Material to process -
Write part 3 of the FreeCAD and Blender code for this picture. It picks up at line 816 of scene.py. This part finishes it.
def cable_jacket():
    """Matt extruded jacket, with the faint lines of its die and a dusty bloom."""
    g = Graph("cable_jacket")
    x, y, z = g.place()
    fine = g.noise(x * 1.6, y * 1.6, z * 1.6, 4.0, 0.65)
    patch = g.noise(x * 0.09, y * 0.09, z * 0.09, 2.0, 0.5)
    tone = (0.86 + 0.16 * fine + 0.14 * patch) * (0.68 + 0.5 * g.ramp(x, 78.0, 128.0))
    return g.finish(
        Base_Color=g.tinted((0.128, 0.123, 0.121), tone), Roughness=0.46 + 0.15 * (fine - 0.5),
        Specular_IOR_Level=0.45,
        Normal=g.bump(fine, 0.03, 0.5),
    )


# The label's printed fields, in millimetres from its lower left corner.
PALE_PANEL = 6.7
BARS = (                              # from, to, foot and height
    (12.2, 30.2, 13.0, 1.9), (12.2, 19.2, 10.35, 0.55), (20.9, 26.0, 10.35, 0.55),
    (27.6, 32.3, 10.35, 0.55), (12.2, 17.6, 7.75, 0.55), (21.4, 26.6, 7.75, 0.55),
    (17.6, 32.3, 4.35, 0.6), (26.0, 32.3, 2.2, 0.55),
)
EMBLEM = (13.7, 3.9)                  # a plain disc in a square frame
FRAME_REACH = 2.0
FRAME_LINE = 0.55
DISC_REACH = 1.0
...
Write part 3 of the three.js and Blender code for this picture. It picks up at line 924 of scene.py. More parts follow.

Aim - Only the lines from the one containing "Write part 3 of the FreeCAD" to the one containing "DISC_REACH = 1.0" are to be printed, both ends included, exactly as written.

Finished exercise -
Write part 3 of the FreeCAD and Blender code for this picture. It picks up at line 816 of scene.py. This part finishes it.
def cable_jacket():
    """Matt extruded jacket, with the faint lines of its die and a dusty bloom."""
    g = Graph("cable_jacket")
    x, y, z = g.place()
    fine = g.noise(x * 1.6, y * 1.6, z * 1.6, 4.0, 0.65)
    patch = g.noise(x * 0.09, y * 0.09, z * 0.09, 2.0, 0.5)
    tone = (0.86 + 0.16 * fine + 0.14 * patch) * (0.68 + 0.5 * g.ramp(x, 78.0, 128.0))
    return g.finish(
        Base_Color=g.tinted((0.128, 0.123, 0.121), tone), Roughness=0.46 + 0.15 * (fine - 0.5),
        Specular_IOR_Level=0.45,
        Normal=g.bump(fine, 0.03, 0.5),
    )


# The label's printed fields, in millimetres from its lower left corner.
PALE_PANEL = 6.7
BARS = (                              # from, to, foot and height
    (12.2, 30.2, 13.0, 1.9), (12.2, 19.2, 10.35, 0.55), (20.9, 26.0, 10.35, 0.55),
    (27.6, 32.3, 10.35, 0.55), (12.2, 17.6, 7.75, 0.55), (21.4, 26.6, 7.75, 0.55),
    (17.6, 32.3, 4.35, 0.6), (26.0, 32.3, 2.2, 0.55),
)
EMBLEM = (13.7, 3.9)                  # a plain disc in a square frame
FRAME_REACH = 2.0
FRAME_LINE = 0.55
DISC_REACH = 1.0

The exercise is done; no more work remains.